- **Record list**:
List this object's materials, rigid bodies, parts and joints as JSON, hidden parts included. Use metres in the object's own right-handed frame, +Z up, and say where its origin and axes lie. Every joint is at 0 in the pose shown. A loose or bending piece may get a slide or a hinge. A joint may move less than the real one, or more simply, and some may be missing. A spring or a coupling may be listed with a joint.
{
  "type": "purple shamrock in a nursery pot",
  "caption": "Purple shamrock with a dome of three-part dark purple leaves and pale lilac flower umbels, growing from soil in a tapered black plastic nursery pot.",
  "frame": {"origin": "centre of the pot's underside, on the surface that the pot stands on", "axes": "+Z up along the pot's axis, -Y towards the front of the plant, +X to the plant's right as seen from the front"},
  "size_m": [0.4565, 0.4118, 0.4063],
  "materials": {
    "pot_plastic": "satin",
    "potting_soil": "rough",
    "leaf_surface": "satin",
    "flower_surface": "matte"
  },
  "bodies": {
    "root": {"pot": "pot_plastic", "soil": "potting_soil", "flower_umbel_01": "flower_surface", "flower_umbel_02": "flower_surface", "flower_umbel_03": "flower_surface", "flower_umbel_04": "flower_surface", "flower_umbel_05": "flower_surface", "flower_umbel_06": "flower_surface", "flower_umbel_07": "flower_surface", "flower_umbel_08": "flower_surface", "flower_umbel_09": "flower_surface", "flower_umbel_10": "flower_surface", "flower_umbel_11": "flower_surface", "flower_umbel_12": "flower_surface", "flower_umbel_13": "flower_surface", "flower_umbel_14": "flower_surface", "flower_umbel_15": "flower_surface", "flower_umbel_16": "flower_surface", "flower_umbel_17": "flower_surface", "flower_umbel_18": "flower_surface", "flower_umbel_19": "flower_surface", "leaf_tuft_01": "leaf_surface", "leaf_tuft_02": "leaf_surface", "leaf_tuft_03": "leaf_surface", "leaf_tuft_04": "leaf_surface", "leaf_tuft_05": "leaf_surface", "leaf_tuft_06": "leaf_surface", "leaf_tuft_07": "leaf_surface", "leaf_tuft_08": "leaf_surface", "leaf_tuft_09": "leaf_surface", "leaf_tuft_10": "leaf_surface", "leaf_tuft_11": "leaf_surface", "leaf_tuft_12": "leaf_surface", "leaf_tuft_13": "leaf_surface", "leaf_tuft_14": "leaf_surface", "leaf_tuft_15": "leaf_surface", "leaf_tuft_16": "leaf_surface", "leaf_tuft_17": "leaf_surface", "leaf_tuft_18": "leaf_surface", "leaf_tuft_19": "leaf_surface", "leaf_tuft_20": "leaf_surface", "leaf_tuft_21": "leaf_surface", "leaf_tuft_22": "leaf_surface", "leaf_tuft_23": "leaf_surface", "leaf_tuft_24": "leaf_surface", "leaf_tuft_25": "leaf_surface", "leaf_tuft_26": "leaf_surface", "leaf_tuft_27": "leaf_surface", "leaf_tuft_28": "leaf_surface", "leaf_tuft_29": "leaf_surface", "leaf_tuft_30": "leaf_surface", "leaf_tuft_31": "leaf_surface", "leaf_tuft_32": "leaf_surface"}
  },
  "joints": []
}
---
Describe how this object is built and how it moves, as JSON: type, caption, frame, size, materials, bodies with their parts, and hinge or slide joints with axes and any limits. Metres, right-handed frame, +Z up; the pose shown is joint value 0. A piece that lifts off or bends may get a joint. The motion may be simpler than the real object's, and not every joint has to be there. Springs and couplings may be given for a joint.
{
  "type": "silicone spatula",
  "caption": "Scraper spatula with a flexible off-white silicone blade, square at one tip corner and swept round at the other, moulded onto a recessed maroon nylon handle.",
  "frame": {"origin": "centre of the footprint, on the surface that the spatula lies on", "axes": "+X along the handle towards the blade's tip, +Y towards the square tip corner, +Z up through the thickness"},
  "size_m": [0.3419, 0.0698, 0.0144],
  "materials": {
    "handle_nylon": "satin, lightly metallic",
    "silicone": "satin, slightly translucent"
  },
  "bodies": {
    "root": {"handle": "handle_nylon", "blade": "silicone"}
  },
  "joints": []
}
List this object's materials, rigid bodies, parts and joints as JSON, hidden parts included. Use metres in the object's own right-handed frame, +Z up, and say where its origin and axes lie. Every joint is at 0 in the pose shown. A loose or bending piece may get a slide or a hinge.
--
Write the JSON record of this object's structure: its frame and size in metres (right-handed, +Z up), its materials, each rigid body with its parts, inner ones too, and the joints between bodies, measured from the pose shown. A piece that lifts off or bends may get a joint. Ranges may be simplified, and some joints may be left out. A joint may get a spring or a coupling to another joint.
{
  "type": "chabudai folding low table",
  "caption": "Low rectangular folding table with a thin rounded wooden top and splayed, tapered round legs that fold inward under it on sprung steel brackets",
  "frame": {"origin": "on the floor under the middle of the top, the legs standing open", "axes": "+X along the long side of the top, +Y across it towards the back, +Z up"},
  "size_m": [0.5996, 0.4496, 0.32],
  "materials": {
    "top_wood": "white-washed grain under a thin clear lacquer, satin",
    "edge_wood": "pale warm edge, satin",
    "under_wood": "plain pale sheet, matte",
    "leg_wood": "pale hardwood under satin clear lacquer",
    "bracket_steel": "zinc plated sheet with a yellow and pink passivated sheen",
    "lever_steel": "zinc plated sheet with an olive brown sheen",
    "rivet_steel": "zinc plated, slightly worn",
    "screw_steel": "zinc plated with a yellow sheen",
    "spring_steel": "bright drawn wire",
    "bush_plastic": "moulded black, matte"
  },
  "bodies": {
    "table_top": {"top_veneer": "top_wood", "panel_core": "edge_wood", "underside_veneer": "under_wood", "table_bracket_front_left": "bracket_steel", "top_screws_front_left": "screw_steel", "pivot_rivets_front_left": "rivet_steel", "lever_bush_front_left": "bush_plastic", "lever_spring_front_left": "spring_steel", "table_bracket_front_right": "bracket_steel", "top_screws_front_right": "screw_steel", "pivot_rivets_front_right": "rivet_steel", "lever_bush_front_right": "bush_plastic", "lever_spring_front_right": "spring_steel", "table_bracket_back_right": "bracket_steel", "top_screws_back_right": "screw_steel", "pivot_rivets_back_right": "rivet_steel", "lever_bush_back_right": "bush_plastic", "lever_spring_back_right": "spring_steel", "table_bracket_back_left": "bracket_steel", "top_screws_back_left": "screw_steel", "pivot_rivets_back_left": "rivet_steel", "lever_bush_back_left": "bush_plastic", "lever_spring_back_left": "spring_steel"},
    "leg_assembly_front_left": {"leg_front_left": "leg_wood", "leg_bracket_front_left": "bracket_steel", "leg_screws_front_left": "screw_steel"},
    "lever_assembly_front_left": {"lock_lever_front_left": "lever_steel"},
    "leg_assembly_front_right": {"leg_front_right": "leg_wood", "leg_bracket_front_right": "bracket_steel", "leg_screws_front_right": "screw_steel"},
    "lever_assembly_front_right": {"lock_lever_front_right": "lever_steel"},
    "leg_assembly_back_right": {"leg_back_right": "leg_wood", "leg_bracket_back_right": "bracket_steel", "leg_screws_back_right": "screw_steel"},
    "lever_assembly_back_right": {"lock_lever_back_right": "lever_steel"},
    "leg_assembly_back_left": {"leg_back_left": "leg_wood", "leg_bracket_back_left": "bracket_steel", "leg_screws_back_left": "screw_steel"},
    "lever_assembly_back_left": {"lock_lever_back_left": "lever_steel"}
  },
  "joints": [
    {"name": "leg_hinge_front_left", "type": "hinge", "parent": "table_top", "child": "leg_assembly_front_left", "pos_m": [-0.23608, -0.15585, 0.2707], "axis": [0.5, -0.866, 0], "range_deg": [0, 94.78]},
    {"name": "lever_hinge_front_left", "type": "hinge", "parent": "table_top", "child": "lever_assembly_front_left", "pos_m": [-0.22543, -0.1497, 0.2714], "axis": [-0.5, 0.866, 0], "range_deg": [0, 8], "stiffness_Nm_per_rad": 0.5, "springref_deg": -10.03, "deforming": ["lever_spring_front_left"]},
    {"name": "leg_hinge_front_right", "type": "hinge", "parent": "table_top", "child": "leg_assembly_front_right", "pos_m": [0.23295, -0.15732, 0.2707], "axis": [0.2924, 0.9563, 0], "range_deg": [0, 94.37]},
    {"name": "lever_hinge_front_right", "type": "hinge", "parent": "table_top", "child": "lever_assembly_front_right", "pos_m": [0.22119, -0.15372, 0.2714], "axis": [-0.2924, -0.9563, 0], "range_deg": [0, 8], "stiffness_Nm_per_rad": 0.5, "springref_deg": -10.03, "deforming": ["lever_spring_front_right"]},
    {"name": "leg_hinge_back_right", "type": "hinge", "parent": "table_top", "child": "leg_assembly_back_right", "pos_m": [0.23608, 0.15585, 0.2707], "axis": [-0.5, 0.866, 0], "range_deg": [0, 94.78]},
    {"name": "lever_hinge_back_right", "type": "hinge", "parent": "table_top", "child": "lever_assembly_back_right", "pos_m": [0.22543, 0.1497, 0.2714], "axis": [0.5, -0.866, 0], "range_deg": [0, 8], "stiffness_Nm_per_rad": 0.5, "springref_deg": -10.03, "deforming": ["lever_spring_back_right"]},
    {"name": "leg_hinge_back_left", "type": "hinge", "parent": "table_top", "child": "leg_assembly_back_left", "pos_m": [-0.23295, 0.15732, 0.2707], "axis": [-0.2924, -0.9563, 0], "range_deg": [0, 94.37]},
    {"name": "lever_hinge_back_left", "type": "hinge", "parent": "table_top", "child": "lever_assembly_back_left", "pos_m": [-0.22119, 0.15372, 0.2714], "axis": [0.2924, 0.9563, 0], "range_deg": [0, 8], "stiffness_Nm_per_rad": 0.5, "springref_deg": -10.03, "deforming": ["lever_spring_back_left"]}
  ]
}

- **Task**: Look through the entries above; copy every line holding the string "from".

- **Reply to the exercise**:
  "caption": "Purple shamrock with a dome of three-part dark purple leaves and pale lilac flower umbels, growing from soil in a tapered black plastic nursery pot.",
  "frame": {"origin": "centre of the pot's underside, on the surface that the pot stands on", "axes": "+Z up along the pot's axis, -Y towards the front of the plant, +X to the plant's right as seen from the front"},
Write the JSON record of this object's structure: its frame and size in metres (right-handed, +Z up), its materials, each rigid body with its parts, inner ones too, and the joints between bodies, measured from the pose shown. A piece that lifts off or bends may get a joint. Ranges may be simplified, and some joints may be left out. A joint may get a spring or a coupling to another joint.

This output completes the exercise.